Giacomo Leopardi has a more Romantic view of the Moon on his turn. In the poem Canto notturno di un pastore errante dell’Asia, the shepherd asks: “What do you do, Moon, in the sky? Tell me what do you do, silent moon?“. The Moon plays the role of a friendly presence bringing consolation from the anguish. In the poem Alla luna, on the other hand, Leopardi applies the poetics of memory. From the contemplation of the Moon, the present gives way to the memory of the past. The only steady point is pain. The poet entrusts his suffering to the “lovely moon” as if it were a woman capable of relieving human suffering.

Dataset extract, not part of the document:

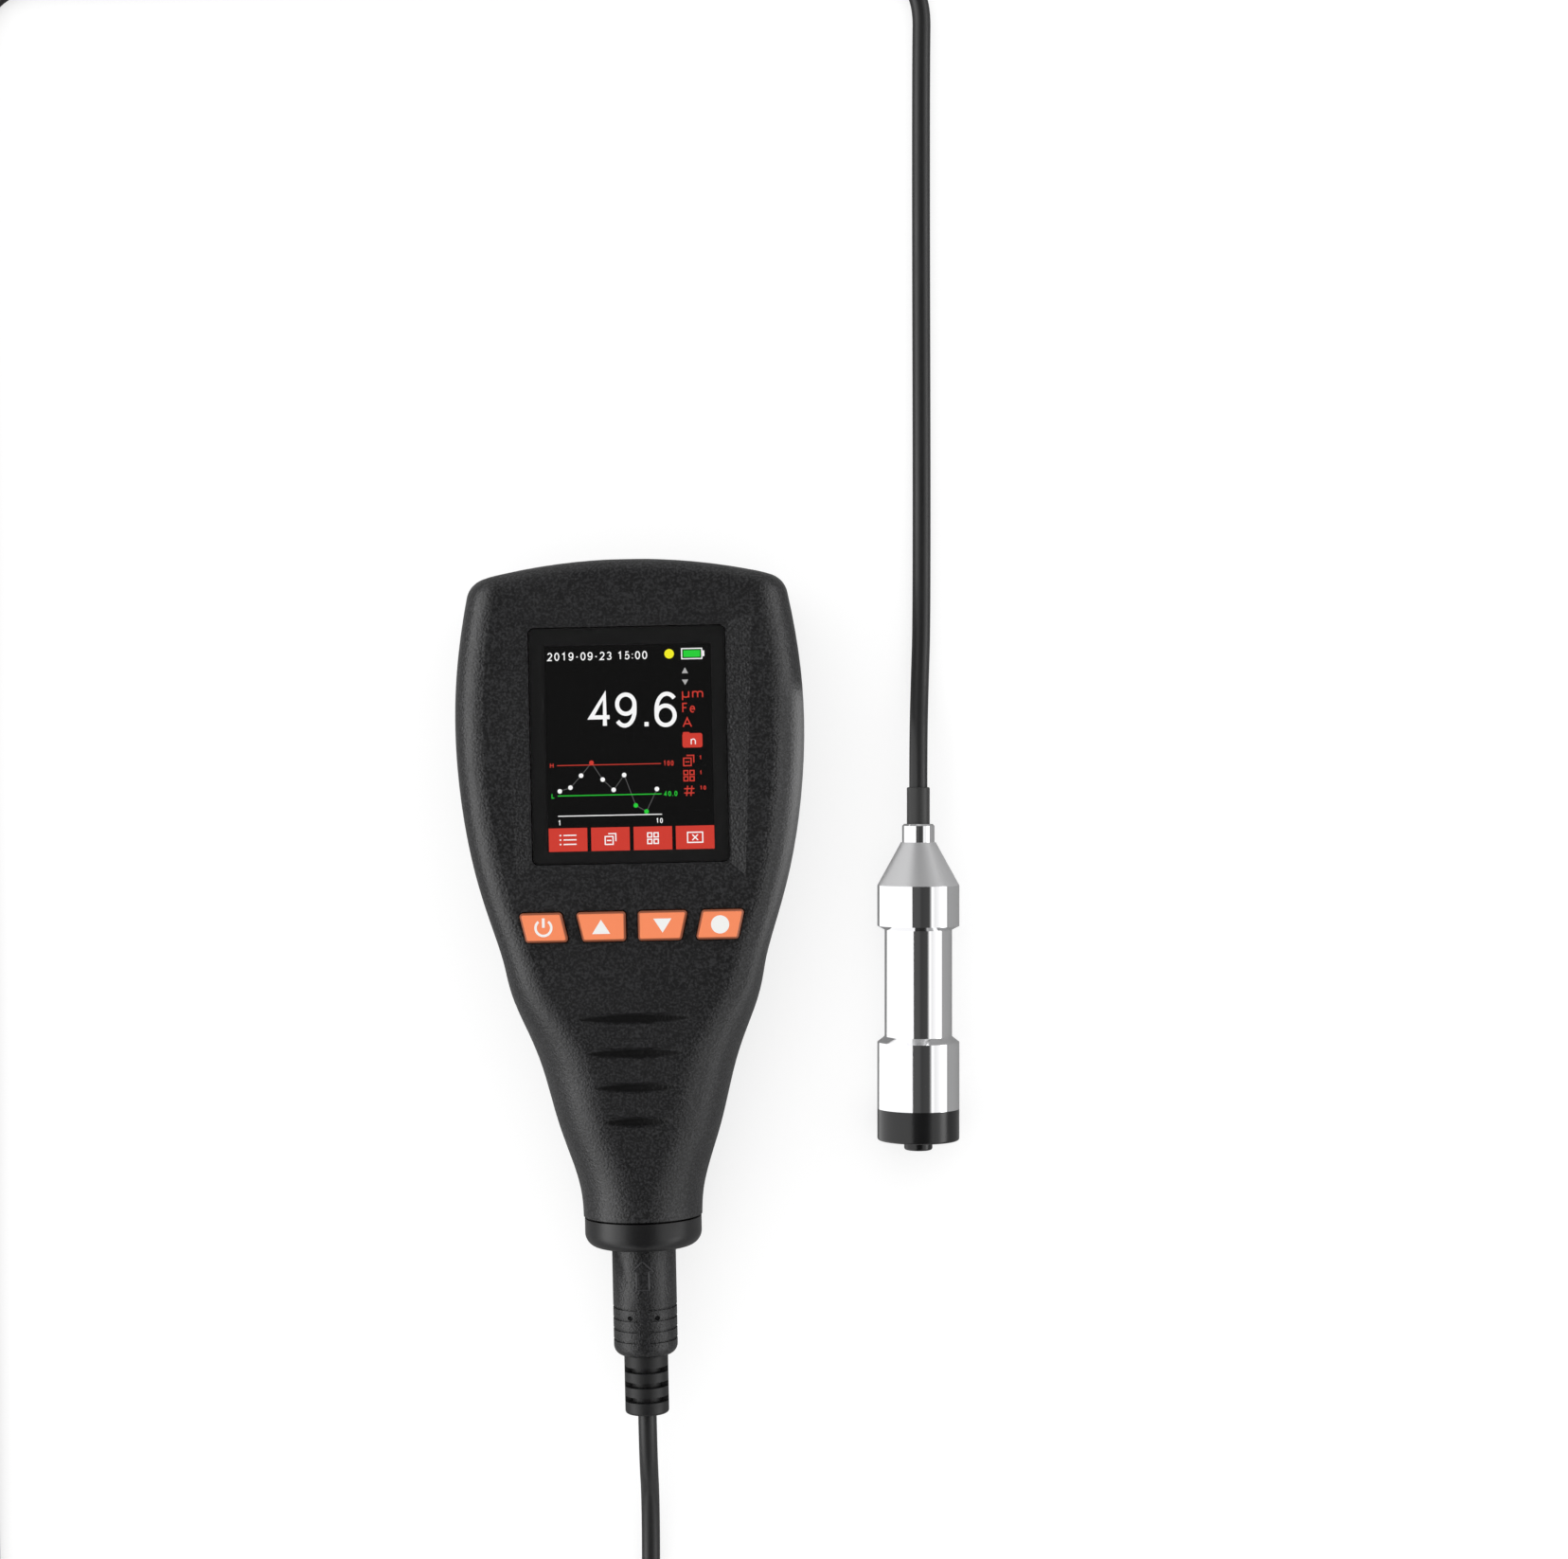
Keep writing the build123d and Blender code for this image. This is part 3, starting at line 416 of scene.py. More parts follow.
def spread(tree, value, low, high, floor=0.0, ceiling=1.0):
    """A range of a value, opened out between two others."""
    inputs = {"Value": value, "From Min": low, "From Max": high, "To Min": floor, "To Max": ceiling}
    return add_node(tree, "ShaderNodeMapRange", inputs).outputs["Result"]


def reach(tree, vector, way):
    """How far a vector reaches along a way."""
    inputs = {0: vector, 1: way}
    return add_node(tree, "ShaderNodeVectorMath", inputs, operation="DOT_PRODUCT").outputs["Value"]


def object_place(tree):
    return tree.nodes.new("ShaderNodeTexCoord").outputs["Object"]


def split(tree, vector):
    """A vector's X, Y and Z."""
    return add_node(tree, "ShaderNodeSeparateXYZ", {"Vector": vector}).outputs


def noise(tree, **inputs):
    return add_node(tree, "ShaderNodeTexNoise", inputs).outputs["Fac"]


# Shader groups that more than one finish uses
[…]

 In Il castello dei destini incrociati, a fantasy novel by Italo Calvino published in 1969, the events intertwine with numerous famous works and characters, including Oedipus, Doctor Faust, Parsifal, Orlando and Astolfo (from Orlando Furioso mentioned earlier), Hamlet and Lady Macbeth. The Moon in Calvin’s work takes on very different connotations and roles depending on the piece examined. If in Le Città Invisibili it is barely mentioned, in the famous collection Cosmicomiche, the Moon becomes the absolute and indisputable protagonist. For Calvino, the Moon is the best way to express lightness, silence, and calm. The Moon is a distant and separated place, far from the world and human chaos. So, man seeks a more intimate relationship with the star. Calvino stated: «Those who love the Moon are not satisfied with contemplating it as a conventional image. They want to enter into a closer relationship with it, they want to see more in the Moon, they want the Moon to say more».

It is an element that induces reflection, a symbol of imperturbability or a goal towards which to escape. The Moon has always played a fundamental role in the different words of the great masters of Italian literature.